Structural Change: Amend House rules to create an emergency appropriations discharge mechanism requiring 100 signatures (not 218) when an executive department covered by annual appropriations is non-operational for more than 14 days. Upon reaching 100 signatures, the measure automatically comes to the floor within 48 hours, bypassing Speaker discretion and committee referral.

This calibration preserves Speaker agenda control for normal legislative business while creating a safety valve specifically for appropriations emergencies. It lowers the threshold because the status quo already represents a failure of normal order—if a department is closed, the appropriations process has already broken down. The 100-member threshold ensures the mechanism isn't frivolous (requiring support from roughly one quarter of the chamber) while preventing a single-member blockade. The 14-day trigger prevents abuse for routine funding gaps while activating quickly enough to prevent operational collapse.

What It Repairs: The asymmetry where one member can block what 217 members support. It restores the constitutional design that appropriations authority resides in Congress as a body, not in one officer's scheduling prerogative.

Calibration Two: Statutory Continuing Appropriations Trigger

Mechanism Repaired: The appropriations lapse that creates closure leverage in the first place.

Implementation Authority: Congress, through amendment to Title 31 of the U.S. Code (Money and Finance).

Structural Change: Enact a statutory automatic continuing resolution that activates when any annual appropriations act expires without replacement. The CR would fund affected agencies at 98% of the prior year's level (not 100%, to preserve incentive for timely appropriations) and remain in effect until new appropriations are enacted. No further legislative action required; the CR triggers automatically by operation of law.

This removes the shutdown threat as a negotiating tool by ensuring agencies never fully close. The 98% funding level maintains pressure to pass proper appropriations while preventing operational collapse. Critically, this mechanism eliminates the crisis environment that gives individual members leverage through procedural obstruction.

What It Repairs: The structural gap where appropriations are treated as discretionary rather than mandatory for ongoing government operations. It acknowledges the reality that agencies like DHS perform continuous-operation missions that cannot pause without cascading national security consequences. By making some baseline funding automatic, it separates policy disagreements from operational continuity.

Calibration Three: Judicial Standing for Appropriated Agencies

Mechanism Repaired: The non-justiciability of appropriations disputes, which leaves no remedy when legislative procedures are weaponized.

Implementation Authority: Congress, through new statutory provision, or federal courts through evolution of standing doctrine.

Structural Change: Create a statutory right for executive agencies to petition federal district courts for an order compelling a floor vote when appropriations have lapsed, the agency has been funded in the prior fiscal year, and no floor vote has occurred within 30 days of the lapse. The suit would claim injury to the agency's statutory mission, and the remedy would be a declaratory judgment requiring the House to hold a vote within 10 days.

This is the most constitutionally aggressive calibration, as it invites judicial intervention in legislative procedure—traditionally a non-justiciable political question.

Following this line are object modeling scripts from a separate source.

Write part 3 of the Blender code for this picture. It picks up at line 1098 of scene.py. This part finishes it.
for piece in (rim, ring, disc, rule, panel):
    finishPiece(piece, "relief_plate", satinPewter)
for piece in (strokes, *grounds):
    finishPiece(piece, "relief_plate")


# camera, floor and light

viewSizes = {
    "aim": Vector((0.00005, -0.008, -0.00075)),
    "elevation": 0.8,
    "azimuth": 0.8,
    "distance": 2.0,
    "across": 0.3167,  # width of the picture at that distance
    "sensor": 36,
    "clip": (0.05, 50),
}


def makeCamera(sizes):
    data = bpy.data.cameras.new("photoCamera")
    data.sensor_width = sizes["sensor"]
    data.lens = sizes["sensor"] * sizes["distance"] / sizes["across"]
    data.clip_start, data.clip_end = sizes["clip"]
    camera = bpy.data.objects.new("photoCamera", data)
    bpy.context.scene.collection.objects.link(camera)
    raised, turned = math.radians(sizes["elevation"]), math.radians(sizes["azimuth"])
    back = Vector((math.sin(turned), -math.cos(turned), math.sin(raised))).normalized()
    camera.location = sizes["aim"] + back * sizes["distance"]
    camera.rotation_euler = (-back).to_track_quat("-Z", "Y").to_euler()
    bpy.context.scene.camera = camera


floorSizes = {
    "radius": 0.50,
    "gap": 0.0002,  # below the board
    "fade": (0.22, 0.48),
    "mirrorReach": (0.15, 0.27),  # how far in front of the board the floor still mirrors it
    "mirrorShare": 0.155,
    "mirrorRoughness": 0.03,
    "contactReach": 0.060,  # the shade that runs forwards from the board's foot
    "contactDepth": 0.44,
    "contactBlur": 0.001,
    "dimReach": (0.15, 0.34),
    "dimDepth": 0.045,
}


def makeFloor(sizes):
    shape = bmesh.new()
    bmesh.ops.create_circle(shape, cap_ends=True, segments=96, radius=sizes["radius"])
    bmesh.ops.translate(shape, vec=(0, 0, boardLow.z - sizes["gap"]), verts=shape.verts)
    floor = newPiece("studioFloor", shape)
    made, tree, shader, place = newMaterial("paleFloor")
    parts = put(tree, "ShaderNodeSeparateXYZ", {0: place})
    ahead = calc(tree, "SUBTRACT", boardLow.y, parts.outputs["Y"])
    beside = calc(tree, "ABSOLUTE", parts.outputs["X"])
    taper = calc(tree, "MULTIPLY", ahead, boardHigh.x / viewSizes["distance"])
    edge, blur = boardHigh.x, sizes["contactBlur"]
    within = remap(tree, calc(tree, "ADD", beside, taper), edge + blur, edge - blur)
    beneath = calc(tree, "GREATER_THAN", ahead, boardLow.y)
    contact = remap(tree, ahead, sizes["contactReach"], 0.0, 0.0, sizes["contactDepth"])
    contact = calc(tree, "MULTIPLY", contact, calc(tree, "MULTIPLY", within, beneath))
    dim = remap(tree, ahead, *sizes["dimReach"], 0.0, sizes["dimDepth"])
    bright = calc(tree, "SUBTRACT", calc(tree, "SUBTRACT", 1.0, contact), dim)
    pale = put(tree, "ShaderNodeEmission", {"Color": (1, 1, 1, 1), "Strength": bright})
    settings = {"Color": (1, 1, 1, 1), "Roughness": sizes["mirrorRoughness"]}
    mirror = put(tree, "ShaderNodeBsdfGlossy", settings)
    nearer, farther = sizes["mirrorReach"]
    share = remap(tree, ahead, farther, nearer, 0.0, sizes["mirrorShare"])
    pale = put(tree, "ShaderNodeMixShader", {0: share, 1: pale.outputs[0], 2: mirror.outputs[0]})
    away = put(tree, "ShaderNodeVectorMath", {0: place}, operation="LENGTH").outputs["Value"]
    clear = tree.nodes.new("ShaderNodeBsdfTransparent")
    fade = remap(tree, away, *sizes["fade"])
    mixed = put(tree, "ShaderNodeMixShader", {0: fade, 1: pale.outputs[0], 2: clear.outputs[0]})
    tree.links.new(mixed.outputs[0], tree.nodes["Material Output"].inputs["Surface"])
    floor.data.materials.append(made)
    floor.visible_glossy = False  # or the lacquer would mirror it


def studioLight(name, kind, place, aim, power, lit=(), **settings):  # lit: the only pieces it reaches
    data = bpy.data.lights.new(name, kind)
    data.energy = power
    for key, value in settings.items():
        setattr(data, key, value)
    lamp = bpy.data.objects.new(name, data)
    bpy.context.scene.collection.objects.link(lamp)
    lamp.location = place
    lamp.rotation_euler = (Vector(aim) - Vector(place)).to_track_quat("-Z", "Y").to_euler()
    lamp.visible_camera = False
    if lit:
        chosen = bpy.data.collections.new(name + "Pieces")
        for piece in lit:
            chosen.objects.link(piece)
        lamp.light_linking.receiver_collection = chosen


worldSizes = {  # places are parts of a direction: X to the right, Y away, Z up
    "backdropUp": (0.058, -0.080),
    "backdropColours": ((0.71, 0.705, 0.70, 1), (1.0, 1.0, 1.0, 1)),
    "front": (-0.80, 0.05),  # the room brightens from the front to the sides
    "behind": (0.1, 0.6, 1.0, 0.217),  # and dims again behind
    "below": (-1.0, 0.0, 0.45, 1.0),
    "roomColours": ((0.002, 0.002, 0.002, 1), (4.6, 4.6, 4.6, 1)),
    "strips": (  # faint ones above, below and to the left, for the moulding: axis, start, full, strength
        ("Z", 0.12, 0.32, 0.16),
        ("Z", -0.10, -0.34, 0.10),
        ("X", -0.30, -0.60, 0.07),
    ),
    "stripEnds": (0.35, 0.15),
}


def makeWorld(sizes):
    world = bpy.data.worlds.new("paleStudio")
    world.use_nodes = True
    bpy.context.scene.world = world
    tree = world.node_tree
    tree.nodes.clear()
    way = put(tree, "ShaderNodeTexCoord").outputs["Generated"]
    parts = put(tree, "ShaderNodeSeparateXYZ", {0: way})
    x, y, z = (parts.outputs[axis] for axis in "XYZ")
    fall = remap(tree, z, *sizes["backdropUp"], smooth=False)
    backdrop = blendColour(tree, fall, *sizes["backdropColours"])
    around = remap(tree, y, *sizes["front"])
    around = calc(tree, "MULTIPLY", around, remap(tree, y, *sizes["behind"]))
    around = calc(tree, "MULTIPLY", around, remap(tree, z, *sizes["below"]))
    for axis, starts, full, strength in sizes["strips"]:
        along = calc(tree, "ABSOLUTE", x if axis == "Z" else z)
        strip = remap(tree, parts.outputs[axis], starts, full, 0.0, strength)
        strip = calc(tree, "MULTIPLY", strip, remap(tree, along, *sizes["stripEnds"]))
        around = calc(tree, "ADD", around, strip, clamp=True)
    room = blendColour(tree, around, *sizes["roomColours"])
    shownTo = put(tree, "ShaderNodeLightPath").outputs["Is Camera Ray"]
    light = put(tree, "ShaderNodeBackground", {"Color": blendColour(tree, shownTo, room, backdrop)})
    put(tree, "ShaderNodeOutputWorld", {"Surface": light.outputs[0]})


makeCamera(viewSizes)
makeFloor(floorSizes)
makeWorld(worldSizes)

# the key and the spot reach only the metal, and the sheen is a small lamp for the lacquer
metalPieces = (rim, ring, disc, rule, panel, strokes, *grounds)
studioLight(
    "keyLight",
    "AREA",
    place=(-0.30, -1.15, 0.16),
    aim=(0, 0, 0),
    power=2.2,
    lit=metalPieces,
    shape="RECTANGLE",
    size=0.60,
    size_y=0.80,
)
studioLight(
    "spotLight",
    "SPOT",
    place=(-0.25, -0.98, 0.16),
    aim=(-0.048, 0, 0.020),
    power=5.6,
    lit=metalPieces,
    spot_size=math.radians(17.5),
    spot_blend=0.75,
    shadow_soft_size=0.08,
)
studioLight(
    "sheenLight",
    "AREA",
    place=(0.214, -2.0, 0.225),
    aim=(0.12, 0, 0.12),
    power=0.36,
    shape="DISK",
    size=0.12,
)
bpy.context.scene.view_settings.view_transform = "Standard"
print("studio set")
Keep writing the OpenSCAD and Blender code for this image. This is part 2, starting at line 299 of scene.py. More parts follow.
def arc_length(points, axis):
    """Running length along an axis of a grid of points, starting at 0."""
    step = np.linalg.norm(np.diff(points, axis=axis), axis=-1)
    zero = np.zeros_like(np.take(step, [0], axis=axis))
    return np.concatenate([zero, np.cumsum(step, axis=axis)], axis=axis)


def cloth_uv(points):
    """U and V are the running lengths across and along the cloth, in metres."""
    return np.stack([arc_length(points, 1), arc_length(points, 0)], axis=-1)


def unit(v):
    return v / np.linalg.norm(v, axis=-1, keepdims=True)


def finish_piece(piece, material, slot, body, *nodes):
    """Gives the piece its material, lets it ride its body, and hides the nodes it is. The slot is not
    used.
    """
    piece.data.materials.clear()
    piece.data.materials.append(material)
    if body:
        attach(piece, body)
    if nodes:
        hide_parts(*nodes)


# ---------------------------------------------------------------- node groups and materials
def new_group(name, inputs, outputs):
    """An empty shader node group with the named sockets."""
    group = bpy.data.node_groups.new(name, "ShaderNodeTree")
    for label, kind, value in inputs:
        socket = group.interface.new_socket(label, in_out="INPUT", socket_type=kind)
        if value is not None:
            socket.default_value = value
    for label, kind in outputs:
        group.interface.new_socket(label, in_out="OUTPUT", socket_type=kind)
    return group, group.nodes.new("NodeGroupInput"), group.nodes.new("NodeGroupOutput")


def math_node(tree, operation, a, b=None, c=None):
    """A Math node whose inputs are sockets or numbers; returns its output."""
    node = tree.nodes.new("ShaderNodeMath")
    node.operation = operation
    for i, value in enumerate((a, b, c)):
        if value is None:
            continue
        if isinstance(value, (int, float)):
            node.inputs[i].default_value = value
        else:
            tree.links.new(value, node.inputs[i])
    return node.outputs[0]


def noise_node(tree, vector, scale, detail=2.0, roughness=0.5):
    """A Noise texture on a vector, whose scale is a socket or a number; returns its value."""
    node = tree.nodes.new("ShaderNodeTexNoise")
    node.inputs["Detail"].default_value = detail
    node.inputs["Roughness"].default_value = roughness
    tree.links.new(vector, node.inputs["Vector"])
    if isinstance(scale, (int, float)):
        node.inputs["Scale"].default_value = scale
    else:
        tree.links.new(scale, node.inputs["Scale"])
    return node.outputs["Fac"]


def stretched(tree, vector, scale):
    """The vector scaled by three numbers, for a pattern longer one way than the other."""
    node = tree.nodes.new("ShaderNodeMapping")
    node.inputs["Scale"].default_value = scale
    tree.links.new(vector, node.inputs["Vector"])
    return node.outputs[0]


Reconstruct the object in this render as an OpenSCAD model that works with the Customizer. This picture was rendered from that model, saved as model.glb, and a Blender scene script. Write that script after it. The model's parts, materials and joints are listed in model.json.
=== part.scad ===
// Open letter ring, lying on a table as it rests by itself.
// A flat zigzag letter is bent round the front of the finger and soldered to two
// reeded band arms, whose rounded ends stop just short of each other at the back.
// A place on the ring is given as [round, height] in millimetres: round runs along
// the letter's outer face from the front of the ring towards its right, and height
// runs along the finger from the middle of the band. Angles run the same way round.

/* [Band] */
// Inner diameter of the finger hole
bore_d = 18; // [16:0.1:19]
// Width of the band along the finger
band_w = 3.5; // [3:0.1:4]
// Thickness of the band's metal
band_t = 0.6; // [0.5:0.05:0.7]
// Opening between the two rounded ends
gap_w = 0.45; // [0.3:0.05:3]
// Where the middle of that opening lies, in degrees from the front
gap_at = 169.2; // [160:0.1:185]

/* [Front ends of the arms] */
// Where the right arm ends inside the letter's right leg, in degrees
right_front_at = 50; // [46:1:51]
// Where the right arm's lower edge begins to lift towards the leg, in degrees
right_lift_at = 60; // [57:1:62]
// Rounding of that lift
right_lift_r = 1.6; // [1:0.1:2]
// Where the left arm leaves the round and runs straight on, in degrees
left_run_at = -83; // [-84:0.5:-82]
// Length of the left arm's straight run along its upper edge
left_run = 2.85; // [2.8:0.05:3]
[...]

However, the Supreme Court has recognized limits to the political question doctrine when constitutional structure is at stake. Here, the injury is concrete: an agency cannot execute statutory mandates because appropriations are blocked not by legislative rejection but by procedural gatekeeping. The remedy does not dictate the vote outcome, only that a vote occur, preserving legislative independence while preventing indefinite procedural obstruction.

What It Repairs: The accountability void where constitutional injury (legislative impoundment by proxy) lacks any enforceable remedy. It extends the logic of INS v. Chadha (1983), which held that legislative shortcuts violating bicameralism and presentment are justiciable, to situations where legislative procedures prevent bicameralism from functioning at all.

Minimum Repair Protocol

Calibration Two—the automatic continuing resolution—is the most achievable and would prevent the immediate crisis pattern. It requires only a simple statute, has bipartisan precedent in previous CR proposals, and does not require constitutional reinterpretation or alteration of House internal rules that the majority party controls.

Calibration One is achievable within a single Congress if a bipartisan coalition emerges, but requires either majority-party cooperation or a rare mid-session rules revolt.

Calibration Three is the longest-term repair and the most fragile, as it depends on judicial willingness to enter the political thicket. But it is the only mechanism that addresses the root problem: when procedural rules are weaponized to nullify constitutional structure, there must be a referee beyond the legislative body itself.

The minimum repair needed to prevent cascade failure is this: any appropriations mechanism that allows a single member to indefinitely block funding for a national security agency without a floor vote has ceased to be a legislative process and has become an extra-constitutional veto. At least one of these three calibrations must be implemented to restore the structural separation of powers that appropriations were designed to serve.